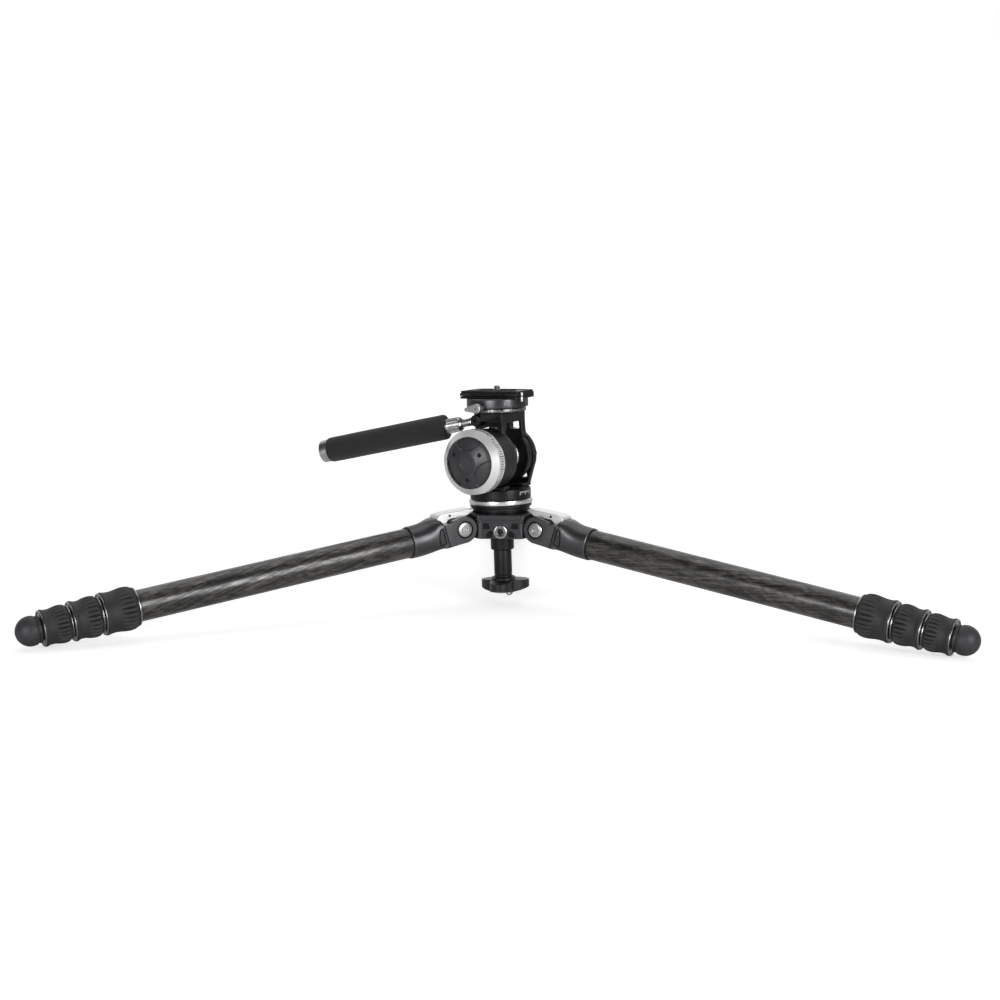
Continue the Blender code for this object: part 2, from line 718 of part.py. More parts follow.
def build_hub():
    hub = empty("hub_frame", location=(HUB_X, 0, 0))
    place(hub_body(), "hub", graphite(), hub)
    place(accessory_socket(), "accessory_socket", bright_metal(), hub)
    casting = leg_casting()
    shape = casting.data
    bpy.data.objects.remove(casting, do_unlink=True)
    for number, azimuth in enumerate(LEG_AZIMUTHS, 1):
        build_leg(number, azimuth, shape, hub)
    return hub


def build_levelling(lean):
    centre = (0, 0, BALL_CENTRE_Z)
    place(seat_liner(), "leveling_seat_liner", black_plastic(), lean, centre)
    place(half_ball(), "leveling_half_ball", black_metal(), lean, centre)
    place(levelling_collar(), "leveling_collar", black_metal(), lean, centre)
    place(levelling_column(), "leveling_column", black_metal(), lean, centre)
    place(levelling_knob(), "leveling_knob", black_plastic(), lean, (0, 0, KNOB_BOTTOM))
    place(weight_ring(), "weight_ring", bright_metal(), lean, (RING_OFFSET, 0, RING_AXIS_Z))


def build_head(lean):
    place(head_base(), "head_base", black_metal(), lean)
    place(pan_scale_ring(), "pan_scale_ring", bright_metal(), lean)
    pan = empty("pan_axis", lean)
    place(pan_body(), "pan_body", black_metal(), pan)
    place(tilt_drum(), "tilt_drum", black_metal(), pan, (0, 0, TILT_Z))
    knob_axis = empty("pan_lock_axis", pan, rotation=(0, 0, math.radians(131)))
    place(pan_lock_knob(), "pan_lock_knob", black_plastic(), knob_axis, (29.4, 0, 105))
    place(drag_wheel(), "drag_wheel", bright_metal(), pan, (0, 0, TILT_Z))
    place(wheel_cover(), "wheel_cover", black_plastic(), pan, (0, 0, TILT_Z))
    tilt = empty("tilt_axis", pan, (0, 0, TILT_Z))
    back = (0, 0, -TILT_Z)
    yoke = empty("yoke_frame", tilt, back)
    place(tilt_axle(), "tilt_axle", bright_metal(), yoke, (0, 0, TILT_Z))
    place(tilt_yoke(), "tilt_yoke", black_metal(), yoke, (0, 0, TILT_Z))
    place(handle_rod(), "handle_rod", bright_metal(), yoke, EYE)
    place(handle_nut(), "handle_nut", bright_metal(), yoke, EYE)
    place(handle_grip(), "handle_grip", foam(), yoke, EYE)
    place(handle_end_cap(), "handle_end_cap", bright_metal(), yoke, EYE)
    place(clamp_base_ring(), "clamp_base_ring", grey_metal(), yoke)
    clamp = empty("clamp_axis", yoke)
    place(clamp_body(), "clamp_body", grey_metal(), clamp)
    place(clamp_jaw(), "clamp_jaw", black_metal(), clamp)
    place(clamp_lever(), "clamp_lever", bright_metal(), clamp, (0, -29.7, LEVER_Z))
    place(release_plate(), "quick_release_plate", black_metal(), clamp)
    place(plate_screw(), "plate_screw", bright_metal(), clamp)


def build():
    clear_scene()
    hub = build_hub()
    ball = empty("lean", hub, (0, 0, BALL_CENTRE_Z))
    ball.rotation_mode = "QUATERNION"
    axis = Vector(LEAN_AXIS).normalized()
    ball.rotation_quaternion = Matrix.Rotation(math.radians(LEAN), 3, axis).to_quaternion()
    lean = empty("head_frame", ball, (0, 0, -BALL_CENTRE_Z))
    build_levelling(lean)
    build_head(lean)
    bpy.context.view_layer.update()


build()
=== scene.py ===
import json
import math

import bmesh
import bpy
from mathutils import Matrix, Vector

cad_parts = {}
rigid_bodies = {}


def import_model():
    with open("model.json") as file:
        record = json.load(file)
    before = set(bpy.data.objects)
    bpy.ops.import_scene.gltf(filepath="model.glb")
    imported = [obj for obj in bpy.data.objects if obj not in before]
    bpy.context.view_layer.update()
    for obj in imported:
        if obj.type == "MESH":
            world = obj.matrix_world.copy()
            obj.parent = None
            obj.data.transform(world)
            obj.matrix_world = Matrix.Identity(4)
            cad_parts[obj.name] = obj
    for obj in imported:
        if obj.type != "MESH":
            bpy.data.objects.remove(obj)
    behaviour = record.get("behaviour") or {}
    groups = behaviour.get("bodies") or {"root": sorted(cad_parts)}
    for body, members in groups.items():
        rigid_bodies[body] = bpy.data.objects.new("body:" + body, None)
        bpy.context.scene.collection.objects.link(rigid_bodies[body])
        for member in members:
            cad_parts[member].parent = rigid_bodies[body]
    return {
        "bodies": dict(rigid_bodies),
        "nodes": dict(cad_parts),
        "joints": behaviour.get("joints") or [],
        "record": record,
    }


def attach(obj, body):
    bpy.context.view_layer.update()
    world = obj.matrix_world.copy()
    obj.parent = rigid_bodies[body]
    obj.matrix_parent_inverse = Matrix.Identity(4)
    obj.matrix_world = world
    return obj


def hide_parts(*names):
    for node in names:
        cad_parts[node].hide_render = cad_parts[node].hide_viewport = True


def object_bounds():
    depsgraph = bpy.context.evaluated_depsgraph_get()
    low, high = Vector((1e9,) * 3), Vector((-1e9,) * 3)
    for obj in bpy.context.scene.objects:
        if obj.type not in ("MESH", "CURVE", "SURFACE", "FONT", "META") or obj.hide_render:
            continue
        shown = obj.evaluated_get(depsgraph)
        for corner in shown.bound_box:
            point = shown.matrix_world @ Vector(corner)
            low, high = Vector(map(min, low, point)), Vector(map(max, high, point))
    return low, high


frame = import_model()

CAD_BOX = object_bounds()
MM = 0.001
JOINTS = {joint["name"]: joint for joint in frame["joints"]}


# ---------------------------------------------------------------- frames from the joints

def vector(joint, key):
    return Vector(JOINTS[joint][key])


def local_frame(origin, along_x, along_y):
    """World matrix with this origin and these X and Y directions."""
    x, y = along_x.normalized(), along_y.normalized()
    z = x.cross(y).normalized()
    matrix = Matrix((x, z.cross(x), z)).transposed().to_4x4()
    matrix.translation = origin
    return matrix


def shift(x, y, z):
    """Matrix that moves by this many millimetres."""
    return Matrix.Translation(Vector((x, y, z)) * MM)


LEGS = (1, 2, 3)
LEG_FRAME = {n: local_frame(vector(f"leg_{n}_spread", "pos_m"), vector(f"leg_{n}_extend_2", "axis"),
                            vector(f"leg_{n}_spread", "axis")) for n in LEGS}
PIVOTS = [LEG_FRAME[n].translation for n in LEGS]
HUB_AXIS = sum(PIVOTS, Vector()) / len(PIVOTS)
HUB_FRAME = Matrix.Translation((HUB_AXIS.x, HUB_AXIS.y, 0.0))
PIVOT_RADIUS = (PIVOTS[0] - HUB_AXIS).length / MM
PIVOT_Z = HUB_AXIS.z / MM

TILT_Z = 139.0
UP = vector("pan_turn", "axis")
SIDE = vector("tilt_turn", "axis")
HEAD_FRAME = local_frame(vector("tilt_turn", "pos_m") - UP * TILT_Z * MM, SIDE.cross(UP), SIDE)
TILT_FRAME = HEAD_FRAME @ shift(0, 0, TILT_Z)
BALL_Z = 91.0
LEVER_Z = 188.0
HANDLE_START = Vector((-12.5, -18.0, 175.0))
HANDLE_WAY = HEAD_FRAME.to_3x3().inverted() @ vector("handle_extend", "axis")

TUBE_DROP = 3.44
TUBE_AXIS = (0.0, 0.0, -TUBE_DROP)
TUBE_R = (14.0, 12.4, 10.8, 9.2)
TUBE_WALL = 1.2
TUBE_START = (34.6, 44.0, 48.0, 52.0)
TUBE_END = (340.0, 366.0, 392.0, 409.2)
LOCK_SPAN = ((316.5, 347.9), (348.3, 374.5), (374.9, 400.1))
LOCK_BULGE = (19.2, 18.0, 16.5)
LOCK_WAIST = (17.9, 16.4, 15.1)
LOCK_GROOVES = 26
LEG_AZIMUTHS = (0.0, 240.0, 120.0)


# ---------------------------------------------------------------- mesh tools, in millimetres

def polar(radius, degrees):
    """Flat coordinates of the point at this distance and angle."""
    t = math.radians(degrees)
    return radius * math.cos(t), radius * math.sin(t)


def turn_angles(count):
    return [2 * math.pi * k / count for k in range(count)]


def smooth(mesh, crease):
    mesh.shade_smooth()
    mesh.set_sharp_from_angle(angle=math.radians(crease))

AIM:
Give back exactly the lines running from the line that contains "before = set(bpy.data.objects)" through the line that contains "cad_parts[obj.name] = obj", and nothing outside them.

WORKED ANSWER:
    before = set(bpy.data.objects)
    bpy.ops.import_scene.gltf(filepath="model.glb")
    imported = [obj for obj in bpy.data.objects if obj not in before]
    bpy.context.view_layer.update()
    for obj in imported:
        if obj.type == "MESH":
            world = obj.matrix_world.copy()
            obj.parent = None
            obj.data.transform(world)
            obj.matrix_world = Matrix.Identity(4)
            cad_parts[obj.name] = obj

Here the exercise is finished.